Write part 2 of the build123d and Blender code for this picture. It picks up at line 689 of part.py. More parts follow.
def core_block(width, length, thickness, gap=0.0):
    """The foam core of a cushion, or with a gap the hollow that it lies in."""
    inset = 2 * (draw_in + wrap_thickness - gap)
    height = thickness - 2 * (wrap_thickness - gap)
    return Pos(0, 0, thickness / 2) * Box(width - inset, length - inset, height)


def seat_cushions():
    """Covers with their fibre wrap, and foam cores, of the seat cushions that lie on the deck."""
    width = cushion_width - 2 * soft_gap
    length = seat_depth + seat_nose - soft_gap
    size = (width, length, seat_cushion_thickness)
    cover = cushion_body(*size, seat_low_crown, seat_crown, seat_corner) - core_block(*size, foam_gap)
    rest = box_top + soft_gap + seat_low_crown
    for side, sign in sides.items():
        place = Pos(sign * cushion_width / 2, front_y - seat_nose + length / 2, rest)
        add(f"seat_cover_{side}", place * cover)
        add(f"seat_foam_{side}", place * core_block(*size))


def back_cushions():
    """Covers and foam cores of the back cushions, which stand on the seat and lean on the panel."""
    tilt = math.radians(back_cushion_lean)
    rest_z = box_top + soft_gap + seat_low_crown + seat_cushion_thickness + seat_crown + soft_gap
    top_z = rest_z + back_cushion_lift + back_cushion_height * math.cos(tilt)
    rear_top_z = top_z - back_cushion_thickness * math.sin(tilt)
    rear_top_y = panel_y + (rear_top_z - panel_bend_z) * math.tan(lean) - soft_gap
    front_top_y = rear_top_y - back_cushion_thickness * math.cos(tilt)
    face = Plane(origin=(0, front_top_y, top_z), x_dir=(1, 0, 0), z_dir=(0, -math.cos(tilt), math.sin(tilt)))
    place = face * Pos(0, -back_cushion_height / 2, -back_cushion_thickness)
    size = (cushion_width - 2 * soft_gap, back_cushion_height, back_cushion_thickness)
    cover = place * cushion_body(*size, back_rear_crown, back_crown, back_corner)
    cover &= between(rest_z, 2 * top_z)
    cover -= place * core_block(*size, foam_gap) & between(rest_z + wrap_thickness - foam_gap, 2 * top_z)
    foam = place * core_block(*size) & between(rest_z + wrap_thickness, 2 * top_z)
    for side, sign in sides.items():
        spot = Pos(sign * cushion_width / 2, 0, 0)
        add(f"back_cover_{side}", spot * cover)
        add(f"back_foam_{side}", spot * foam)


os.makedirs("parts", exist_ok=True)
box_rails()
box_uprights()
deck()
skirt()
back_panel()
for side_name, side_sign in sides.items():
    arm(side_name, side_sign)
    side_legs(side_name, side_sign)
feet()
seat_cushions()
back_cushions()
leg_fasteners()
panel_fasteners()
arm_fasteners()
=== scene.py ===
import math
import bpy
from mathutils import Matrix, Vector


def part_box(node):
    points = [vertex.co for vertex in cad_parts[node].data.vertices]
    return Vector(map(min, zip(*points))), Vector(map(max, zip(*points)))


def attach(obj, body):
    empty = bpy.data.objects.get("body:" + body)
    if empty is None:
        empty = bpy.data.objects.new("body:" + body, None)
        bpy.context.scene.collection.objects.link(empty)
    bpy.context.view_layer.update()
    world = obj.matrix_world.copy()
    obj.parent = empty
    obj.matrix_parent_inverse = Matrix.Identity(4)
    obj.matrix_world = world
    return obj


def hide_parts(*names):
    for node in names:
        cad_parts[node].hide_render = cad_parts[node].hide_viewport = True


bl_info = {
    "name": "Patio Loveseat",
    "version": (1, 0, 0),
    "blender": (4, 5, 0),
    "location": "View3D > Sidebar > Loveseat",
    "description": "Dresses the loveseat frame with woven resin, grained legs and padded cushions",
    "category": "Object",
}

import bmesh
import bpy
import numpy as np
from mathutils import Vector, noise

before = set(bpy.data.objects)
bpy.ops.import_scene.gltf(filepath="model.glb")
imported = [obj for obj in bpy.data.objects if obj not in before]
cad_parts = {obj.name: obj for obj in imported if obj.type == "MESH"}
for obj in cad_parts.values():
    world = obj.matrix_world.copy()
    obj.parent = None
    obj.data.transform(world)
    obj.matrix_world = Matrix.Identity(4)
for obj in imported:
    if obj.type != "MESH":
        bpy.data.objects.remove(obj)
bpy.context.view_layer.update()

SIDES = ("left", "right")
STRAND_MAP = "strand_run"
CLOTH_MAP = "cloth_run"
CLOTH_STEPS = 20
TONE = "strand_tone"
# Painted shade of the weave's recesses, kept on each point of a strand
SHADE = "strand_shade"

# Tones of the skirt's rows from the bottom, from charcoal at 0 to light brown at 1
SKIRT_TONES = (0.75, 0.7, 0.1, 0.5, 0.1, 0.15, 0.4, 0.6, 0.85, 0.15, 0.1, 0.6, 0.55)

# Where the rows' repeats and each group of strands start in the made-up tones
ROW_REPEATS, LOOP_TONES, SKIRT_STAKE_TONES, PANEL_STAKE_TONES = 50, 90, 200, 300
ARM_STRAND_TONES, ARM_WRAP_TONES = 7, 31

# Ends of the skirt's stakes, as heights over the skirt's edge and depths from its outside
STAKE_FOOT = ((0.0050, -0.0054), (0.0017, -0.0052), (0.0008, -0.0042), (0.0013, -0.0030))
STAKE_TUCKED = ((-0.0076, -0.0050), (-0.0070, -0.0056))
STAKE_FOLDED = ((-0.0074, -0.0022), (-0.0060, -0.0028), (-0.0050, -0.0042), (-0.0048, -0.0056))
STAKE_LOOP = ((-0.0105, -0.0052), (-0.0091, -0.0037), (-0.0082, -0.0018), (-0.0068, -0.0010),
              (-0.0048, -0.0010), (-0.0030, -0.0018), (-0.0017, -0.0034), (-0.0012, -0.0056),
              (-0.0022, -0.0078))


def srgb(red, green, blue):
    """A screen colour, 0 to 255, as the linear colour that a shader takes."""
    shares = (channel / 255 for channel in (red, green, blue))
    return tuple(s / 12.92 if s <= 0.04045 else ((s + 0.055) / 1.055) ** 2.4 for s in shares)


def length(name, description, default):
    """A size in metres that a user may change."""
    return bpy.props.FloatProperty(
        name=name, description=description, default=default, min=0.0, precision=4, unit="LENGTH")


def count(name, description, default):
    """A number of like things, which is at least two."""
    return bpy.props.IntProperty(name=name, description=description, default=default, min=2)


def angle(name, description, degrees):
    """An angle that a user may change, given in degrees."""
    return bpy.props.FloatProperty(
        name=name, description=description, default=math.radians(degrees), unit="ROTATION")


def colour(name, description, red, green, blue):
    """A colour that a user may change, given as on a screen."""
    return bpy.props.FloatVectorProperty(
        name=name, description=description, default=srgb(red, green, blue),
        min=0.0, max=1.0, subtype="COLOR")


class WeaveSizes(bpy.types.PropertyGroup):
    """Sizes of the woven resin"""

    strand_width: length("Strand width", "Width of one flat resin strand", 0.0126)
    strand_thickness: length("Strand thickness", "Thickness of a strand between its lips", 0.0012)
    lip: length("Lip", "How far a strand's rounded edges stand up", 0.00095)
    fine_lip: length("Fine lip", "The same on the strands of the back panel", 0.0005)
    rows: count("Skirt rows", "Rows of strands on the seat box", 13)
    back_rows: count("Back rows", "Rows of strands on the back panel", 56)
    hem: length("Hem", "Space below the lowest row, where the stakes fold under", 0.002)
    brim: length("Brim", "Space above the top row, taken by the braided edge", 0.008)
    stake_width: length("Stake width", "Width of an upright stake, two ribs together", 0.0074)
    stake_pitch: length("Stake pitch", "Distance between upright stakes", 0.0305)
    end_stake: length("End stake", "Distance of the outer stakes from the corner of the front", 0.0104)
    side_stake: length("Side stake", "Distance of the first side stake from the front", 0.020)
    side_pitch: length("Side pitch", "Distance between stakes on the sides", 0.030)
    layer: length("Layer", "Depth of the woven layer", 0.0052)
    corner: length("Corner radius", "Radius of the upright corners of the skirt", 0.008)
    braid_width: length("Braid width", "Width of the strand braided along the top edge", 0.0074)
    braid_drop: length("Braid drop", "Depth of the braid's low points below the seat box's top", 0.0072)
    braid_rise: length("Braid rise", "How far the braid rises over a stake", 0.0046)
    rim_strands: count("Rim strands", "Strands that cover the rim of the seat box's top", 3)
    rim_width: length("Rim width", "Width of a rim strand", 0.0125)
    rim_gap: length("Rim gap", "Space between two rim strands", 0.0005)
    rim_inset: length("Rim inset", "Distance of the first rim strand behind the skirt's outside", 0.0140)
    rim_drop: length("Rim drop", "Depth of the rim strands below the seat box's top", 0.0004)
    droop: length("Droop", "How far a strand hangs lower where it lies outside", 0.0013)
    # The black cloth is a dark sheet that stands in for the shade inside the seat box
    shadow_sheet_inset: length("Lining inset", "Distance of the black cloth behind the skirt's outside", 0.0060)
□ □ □
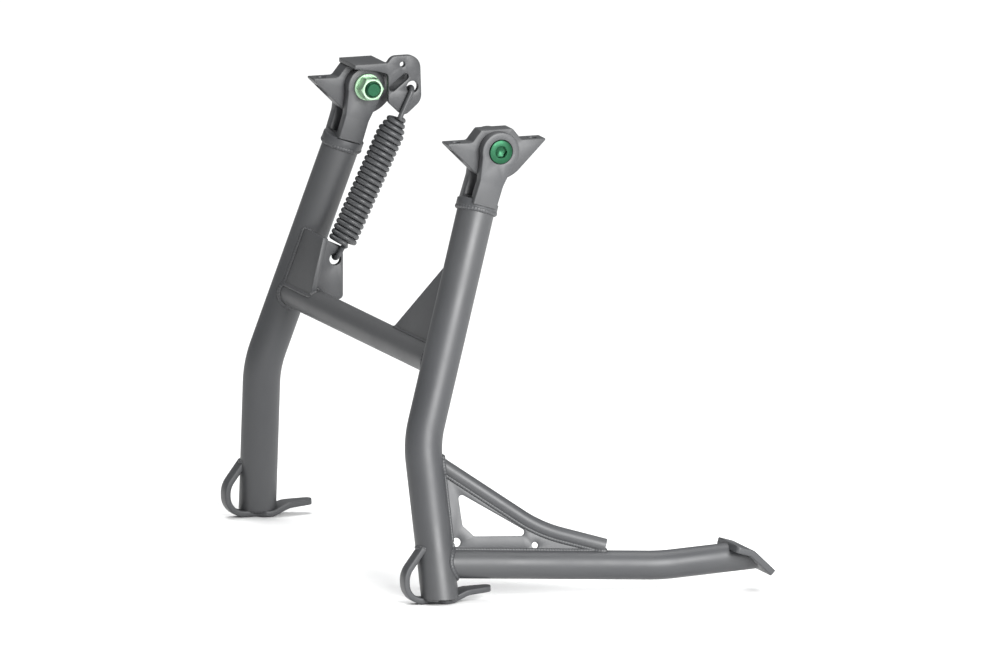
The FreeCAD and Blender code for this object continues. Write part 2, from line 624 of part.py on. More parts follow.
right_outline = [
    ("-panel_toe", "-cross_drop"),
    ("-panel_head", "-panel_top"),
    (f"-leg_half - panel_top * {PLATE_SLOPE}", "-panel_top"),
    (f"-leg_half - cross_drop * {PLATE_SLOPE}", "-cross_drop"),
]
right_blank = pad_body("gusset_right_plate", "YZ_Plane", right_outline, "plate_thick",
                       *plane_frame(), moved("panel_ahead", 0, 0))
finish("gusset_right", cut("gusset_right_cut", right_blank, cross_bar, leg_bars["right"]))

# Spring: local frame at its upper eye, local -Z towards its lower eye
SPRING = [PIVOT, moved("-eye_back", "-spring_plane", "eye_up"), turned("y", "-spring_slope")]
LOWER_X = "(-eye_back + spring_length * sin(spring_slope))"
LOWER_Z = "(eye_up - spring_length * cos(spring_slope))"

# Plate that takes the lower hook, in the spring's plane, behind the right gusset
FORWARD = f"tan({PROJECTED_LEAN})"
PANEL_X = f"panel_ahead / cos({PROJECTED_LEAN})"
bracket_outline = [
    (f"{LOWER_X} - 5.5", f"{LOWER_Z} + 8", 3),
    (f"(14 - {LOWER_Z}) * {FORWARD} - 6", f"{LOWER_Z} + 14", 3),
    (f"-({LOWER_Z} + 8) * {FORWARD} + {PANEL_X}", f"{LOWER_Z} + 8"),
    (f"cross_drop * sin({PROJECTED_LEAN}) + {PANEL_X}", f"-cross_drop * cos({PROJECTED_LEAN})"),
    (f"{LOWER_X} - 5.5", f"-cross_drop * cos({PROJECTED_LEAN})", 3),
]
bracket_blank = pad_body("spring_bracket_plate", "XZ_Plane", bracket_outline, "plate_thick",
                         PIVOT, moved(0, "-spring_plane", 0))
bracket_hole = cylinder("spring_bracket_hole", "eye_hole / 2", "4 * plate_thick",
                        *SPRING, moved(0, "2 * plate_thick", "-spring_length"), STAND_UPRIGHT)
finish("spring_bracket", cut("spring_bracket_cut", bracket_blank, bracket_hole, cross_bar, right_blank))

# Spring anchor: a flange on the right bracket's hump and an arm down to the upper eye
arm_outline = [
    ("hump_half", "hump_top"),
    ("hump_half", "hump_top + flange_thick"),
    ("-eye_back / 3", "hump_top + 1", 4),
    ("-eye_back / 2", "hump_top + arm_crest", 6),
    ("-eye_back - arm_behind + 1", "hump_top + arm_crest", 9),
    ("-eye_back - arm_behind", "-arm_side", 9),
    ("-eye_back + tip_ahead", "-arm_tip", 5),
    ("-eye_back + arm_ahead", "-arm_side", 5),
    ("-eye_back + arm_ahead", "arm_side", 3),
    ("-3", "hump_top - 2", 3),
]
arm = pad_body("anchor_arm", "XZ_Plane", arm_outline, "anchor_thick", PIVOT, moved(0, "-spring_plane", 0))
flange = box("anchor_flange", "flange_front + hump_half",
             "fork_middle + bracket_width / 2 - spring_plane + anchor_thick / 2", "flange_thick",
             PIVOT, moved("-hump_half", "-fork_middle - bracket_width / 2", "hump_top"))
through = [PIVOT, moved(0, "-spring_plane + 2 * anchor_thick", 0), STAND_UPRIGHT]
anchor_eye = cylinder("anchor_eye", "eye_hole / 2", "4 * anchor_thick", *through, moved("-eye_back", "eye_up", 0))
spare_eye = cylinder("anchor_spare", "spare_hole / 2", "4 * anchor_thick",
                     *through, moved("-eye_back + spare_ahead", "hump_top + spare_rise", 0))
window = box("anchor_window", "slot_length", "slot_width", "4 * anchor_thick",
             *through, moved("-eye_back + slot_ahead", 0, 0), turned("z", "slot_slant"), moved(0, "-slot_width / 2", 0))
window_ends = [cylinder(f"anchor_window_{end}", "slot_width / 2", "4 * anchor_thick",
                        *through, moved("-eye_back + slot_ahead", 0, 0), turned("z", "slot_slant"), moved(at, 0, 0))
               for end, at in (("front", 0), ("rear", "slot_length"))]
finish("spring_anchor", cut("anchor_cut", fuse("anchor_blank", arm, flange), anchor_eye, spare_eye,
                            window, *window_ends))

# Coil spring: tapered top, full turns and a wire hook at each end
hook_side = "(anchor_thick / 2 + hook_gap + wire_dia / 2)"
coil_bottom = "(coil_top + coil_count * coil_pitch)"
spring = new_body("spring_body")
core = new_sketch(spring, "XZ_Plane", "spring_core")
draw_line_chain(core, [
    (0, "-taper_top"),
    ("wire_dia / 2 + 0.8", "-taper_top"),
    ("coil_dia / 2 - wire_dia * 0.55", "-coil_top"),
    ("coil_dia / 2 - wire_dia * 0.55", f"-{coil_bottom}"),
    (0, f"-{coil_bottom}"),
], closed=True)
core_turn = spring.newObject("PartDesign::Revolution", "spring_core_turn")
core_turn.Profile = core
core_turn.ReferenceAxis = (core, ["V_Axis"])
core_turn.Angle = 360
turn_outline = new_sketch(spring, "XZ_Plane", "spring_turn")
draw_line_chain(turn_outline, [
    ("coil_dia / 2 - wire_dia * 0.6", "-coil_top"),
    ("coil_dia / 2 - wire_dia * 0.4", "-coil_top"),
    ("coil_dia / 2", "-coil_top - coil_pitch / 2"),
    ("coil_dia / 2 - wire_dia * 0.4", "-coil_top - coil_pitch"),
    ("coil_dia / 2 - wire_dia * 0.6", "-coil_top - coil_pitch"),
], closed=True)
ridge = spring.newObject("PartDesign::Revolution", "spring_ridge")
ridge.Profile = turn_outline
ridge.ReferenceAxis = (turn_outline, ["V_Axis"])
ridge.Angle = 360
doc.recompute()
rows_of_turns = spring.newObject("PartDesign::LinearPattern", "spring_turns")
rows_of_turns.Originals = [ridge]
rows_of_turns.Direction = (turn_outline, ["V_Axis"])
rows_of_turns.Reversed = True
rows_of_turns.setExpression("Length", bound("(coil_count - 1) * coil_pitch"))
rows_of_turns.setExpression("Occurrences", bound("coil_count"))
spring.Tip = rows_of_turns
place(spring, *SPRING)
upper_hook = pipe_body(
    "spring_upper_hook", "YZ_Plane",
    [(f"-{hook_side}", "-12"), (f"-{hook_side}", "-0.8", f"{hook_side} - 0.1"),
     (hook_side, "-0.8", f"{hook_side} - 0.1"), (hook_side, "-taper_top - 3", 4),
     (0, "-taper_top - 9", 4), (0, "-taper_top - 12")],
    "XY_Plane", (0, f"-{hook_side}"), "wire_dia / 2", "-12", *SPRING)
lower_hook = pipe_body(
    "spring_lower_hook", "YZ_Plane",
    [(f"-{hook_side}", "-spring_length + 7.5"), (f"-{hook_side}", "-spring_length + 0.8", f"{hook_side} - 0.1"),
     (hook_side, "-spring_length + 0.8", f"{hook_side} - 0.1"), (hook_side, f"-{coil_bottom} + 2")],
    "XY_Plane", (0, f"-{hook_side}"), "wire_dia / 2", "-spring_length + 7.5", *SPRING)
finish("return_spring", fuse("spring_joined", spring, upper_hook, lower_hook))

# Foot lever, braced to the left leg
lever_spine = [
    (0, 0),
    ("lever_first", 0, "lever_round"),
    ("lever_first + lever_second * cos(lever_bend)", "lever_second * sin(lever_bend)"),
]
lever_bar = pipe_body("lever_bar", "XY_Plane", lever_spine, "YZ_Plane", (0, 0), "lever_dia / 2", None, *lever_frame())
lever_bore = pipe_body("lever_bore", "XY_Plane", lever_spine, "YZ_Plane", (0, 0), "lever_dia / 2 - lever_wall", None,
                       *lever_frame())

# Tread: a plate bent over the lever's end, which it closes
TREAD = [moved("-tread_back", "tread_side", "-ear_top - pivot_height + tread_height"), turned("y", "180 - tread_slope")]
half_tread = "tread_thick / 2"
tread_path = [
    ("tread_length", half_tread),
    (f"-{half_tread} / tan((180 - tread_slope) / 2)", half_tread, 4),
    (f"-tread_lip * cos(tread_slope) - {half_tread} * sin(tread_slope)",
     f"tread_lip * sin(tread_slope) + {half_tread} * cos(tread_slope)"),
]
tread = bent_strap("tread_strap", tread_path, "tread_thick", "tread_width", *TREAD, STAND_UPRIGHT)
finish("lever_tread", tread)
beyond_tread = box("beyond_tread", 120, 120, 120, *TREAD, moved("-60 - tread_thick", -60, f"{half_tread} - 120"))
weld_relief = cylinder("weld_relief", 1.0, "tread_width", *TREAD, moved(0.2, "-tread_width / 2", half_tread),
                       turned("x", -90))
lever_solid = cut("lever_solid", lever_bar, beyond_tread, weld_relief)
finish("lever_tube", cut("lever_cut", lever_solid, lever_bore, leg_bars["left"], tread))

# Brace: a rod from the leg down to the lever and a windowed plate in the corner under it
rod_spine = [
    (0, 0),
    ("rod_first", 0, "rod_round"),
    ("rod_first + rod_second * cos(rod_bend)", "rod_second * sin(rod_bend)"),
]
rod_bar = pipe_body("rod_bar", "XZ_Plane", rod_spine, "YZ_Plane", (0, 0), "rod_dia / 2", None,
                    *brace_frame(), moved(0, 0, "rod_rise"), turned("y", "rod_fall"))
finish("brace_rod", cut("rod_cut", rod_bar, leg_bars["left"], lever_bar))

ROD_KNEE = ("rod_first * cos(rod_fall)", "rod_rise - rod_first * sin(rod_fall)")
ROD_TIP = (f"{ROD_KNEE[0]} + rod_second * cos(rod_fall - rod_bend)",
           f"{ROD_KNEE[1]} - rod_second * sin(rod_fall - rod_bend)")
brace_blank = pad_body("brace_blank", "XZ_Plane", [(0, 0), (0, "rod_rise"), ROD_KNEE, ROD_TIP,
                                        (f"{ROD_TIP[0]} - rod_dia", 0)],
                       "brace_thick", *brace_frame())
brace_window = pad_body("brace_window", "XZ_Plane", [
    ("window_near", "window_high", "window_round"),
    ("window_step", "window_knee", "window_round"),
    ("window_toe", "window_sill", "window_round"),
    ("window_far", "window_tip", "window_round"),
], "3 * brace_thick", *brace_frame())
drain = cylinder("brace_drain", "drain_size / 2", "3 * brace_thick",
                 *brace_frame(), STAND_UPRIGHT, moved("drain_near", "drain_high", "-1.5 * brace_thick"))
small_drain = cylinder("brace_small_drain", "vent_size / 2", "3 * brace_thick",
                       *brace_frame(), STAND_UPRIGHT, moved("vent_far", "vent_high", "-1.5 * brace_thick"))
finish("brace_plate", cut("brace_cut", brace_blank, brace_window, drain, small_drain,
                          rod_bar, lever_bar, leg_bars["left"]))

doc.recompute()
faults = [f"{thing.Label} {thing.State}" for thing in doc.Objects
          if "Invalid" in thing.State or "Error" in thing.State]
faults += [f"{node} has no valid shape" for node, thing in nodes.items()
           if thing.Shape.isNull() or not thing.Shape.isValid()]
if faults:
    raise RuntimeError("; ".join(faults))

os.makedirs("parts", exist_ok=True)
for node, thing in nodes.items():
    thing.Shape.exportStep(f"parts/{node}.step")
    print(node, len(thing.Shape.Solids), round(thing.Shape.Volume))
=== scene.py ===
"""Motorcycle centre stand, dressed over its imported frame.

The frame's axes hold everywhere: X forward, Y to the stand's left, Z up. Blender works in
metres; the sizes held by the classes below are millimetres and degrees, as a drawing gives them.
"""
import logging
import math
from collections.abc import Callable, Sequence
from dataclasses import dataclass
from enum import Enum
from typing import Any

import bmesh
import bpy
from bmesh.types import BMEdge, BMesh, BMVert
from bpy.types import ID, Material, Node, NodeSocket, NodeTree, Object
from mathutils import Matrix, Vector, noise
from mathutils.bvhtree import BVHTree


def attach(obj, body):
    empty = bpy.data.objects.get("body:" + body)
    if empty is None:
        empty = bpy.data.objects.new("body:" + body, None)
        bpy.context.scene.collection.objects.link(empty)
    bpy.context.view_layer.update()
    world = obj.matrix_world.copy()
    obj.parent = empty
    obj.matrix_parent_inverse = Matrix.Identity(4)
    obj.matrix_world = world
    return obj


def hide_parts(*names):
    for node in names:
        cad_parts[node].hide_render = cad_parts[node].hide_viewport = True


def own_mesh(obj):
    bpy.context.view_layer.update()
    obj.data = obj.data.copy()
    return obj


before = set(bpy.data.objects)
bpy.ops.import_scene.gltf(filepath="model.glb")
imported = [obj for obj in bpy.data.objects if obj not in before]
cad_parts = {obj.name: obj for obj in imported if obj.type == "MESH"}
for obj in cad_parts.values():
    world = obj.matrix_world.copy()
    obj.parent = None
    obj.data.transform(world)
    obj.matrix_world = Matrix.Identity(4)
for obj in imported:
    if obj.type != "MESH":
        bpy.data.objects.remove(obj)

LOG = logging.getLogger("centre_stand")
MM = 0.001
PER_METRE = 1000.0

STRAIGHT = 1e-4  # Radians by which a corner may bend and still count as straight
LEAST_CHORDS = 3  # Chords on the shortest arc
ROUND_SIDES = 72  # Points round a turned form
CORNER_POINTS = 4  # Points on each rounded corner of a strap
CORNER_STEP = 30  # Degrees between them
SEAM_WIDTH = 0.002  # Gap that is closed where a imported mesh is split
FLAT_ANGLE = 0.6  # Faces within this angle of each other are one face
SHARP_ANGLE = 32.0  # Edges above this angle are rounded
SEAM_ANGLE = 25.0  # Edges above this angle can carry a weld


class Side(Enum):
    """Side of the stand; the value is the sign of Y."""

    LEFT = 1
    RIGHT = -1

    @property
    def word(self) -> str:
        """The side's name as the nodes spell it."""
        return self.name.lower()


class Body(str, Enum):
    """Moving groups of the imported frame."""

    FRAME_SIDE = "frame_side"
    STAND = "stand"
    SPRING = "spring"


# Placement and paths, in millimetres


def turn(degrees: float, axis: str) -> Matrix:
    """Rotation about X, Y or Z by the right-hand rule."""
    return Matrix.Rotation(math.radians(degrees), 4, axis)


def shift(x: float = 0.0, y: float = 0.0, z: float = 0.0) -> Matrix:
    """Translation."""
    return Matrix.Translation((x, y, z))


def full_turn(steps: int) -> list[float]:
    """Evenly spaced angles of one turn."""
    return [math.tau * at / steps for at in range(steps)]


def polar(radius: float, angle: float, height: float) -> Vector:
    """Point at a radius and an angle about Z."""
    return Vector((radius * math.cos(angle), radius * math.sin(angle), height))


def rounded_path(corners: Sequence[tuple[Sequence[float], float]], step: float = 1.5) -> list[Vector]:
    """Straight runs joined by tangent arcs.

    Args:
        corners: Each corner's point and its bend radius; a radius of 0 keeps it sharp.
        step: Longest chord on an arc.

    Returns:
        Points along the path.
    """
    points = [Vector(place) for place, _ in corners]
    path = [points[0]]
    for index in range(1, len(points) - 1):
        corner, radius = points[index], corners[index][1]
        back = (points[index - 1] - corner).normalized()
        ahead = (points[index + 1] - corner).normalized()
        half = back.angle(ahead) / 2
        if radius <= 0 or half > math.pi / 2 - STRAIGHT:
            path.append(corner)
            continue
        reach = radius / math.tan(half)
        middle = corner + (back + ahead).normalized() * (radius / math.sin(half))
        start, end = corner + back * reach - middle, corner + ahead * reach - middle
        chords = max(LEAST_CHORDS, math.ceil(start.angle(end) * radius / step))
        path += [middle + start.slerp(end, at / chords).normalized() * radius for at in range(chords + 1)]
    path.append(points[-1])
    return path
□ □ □
* _Required work_:
Among the lines of the data above, count those holding "follow" and state only the number.

* _The result_:
2